Write out the listing exactly as it is given.

----- Material provided

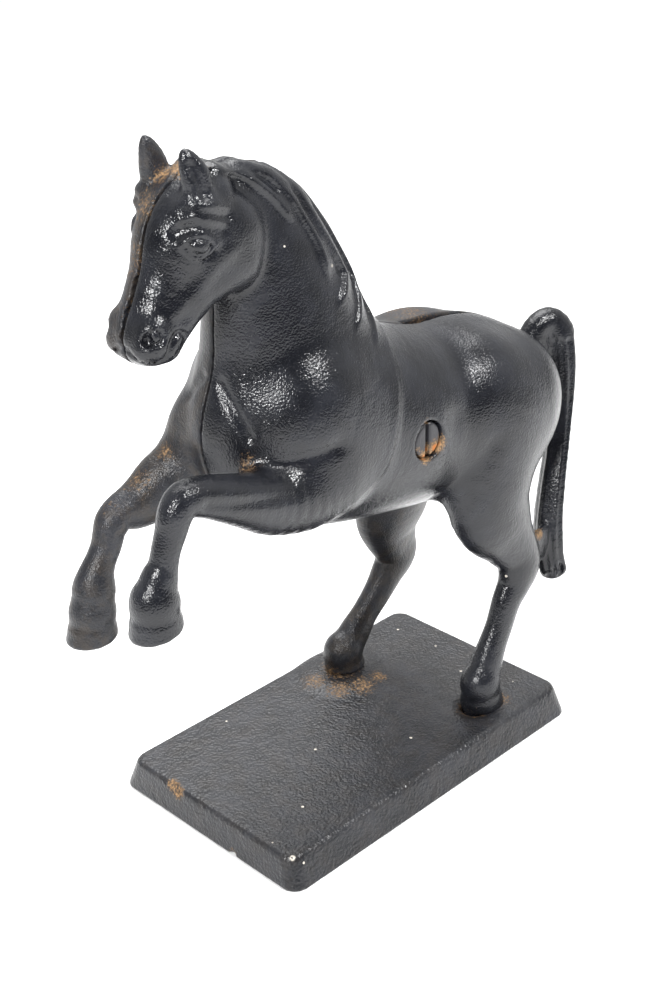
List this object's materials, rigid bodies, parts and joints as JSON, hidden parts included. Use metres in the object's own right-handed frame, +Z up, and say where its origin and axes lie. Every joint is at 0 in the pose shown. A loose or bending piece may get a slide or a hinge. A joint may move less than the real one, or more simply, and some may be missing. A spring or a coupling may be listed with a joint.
{
  "type": "figural animal coin bank",
  "caption": "Cast-iron still bank in the form of a prancing horse on a plate, two hollow halves held by one slotted screw.",
  "frame": {"origin": "bottom centre of the whole object's box, on the surface that the plate rests on", "axes": "+Z up, the horse faces -X, the horse's left side is -Y"},
  "size_m": [0.1684, 0.0694, 0.184],
  "materials": {
    "plate_iron": "worn matte black paint over rough cast iron, with ochre rust stains",
    "left_iron": "semi-gloss black paint over fine sand-cast iron, a few rust stains",
    "right_iron": "worn satin black paint over rough sand-cast iron, brown rust on the face strip",
    "rusty_screw": "dark steel with orange rust round the head"
  },
  "bodies": {
    "plate_and_left_half": {"base_plate": "plate_iron", "left_half": "left_iron"},
    "right_half": {"right_half": "right_iron"},
    "body_screw": {"body_screw": "rusty_screw"}
  },
  "joints": [
    {"name": "halves_part", "type": "slide", "parent": "plate_and_left_half", "child": "right_half", "axis": [0, 1, 0], "range_m": [0, 0.00953]},
    {"name": "screw_turn", "type": "hinge", "parent": "plate_and_left_half", "child": "body_screw", "pos_m": [0.00683, 0, 0.1015], "axis": [0, -1, 0], "range_deg": [0, 3241]}
  ],
  "couplings": [
    {"joint": "screw_turn", "follows": "halves_part", "rad_per_m": 5936.9}
  ]
}
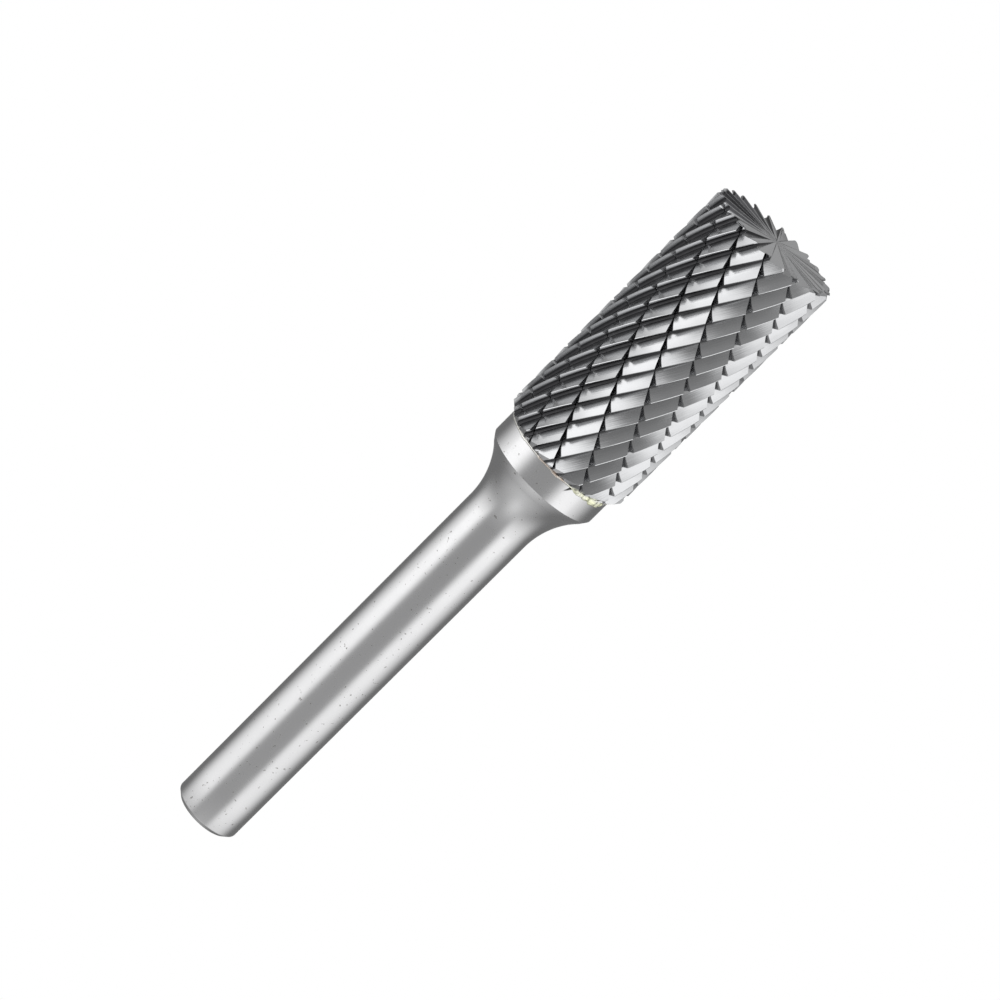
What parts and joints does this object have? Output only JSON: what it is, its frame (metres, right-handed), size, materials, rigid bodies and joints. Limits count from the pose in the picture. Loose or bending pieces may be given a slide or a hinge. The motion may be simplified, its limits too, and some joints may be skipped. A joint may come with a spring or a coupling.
{
  "type": "carbide burr",
  "caption": "Cylindrical carbide rotary burr with crossed helical teeth and an end cut, brazed to a stepped steel shank for a collet.",
  "frame": {"origin": "centre of the end cut, on the plane its teeth stand on", "axes": "+Z along the tool's axis from the end cut towards the shank's free end; the burr stands on its end cut"},
  "size_m": [0.0124, 0.0124, 0.0706],
  "materials": {
    "carbide": "ground, satin",
    "braze": "dull, uneven bead",
    "shank_steel": "ground, satin"
  },
  "bodies": {
    "root": {"carbide_head": "carbide", "braze_seam": "braze", "steel_shank": "shank_steel"}
  },
  "joints": []
}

----------

Solution for this exercise:
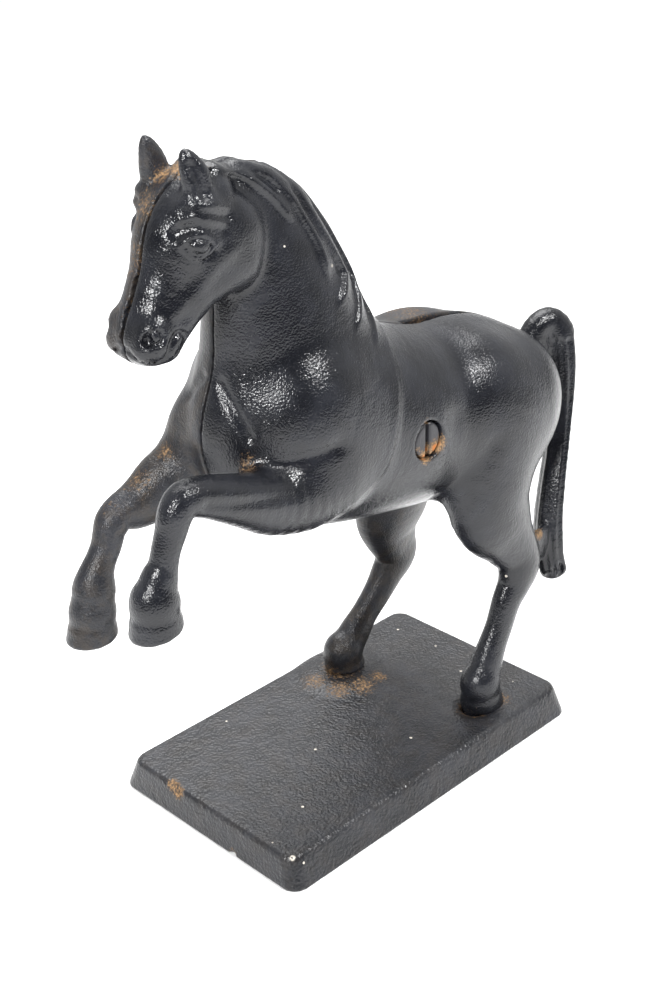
List this object's materials, rigid bodies, parts and joints as JSON, hidden parts included. Use metres in the object's own right-handed frame, +Z up, and say where its origin and axes lie. Every joint is at 0 in the pose shown. A loose or bending piece may get a slide or a hinge. A joint may move less than the real one, or more simply, and some may be missing. A spring or a coupling may be listed with a joint.
{
  "type": "figural animal coin bank",
  "caption": "Cast-iron still bank in the form of a prancing horse on a plate, two hollow halves held by one slotted screw.",
  "frame": {"origin": "bottom centre of the whole object's box, on the surface that the plate rests on", "axes": "+Z up, the horse faces -X, the horse's left side is -Y"},
  "size_m": [0.1684, 0.0694, 0.184],
  "materials": {
    "plate_iron": "worn matte black paint over rough cast iron, with ochre rust stains",
    "left_iron": "semi-gloss black paint over fine sand-cast iron, a few rust stains",
    "right_iron": "worn satin black paint over rough sand-cast iron, brown rust on the face strip",
    "rusty_screw": "dark steel with orange rust round the head"
  },
  "bodies": {
    "plate_and_left_half": {"base_plate": "plate_iron", "left_half": "left_iron"},
    "right_half": {"right_half": "right_iron"},
    "body_screw": {"body_screw": "rusty_screw"}
  },
  "joints": [
    {"name": "halves_part", "type": "slide", "parent": "plate_and_left_half", "child": "right_half", "axis": [0, 1, 0], "range_m": [0, 0.00953]},
    {"name": "screw_turn", "type": "hinge", "parent": "plate_and_left_half", "child": "body_screw", "pos_m": [0.00683, 0, 0.1015], "axis": [0, -1, 0], "range_deg": [0, 3241]}
  ],
  "couplings": [
    {"joint": "screw_turn", "follows": "halves_part", "rad_per_m": 5936.9}
  ]
}
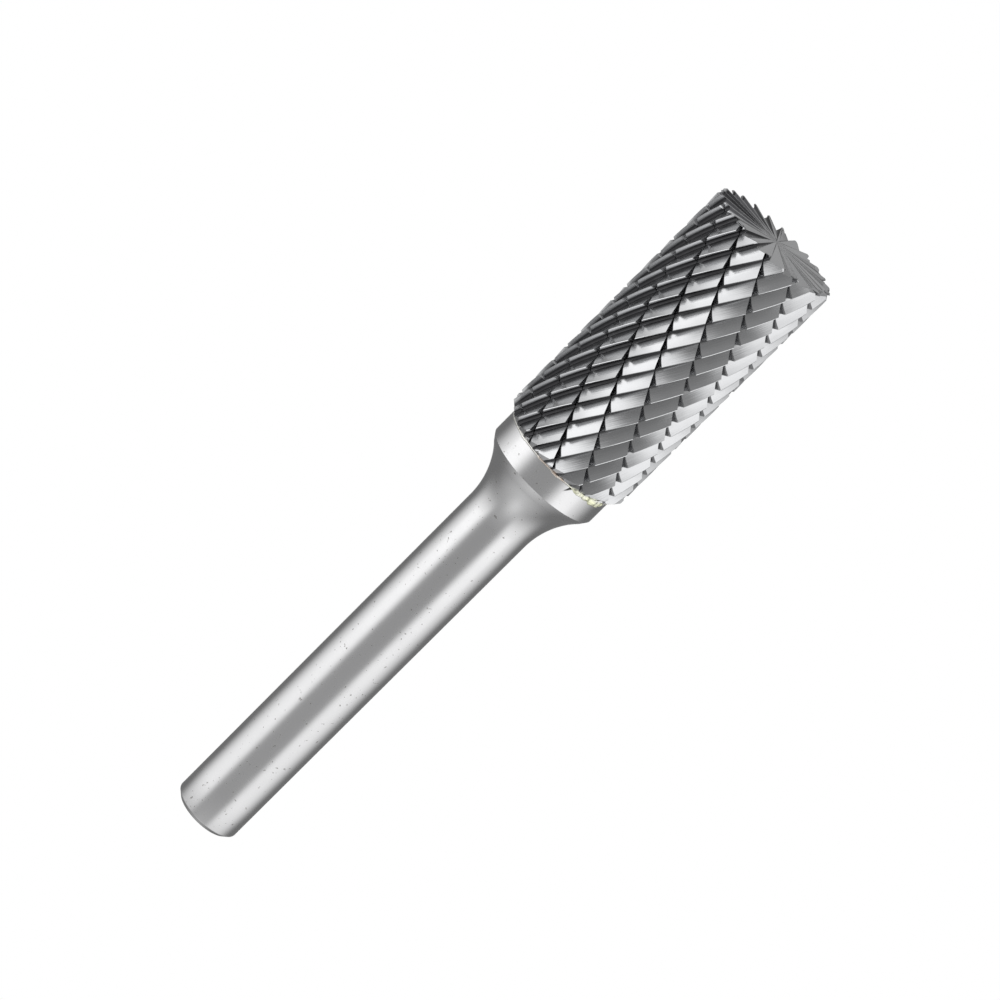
What parts and joints does this object have? Output only JSON: what it is, its frame (metres, right-handed), size, materials, rigid bodies and joints. Limits count from the pose in the picture. Loose or bending pieces may be given a slide or a hinge. The motion may be simplified, its limits too, and some joints may be skipped. A joint may come with a spring or a coupling.
{
  "type": "carbide burr",
  "caption": "Cylindrical carbide rotary burr with crossed helical teeth and an end cut, brazed to a stepped steel shank for a collet.",
  "frame": {"origin": "centre of the end cut, on the plane its teeth stand on", "axes": "+Z along the tool's axis from the end cut towards the shank's free end; the burr stands on its end cut"},
  "size_m": [0.0124, 0.0124, 0.0706],
  "materials": {
    "carbide": "ground, satin",
    "braze": "dull, uneven bead",
    "shank_steel": "ground, satin"
  },
  "bodies": {
    "root": {"carbide_head": "carbide", "braze_seam": "braze", "steel_shank": "shank_steel"}
  },
  "joints": []
}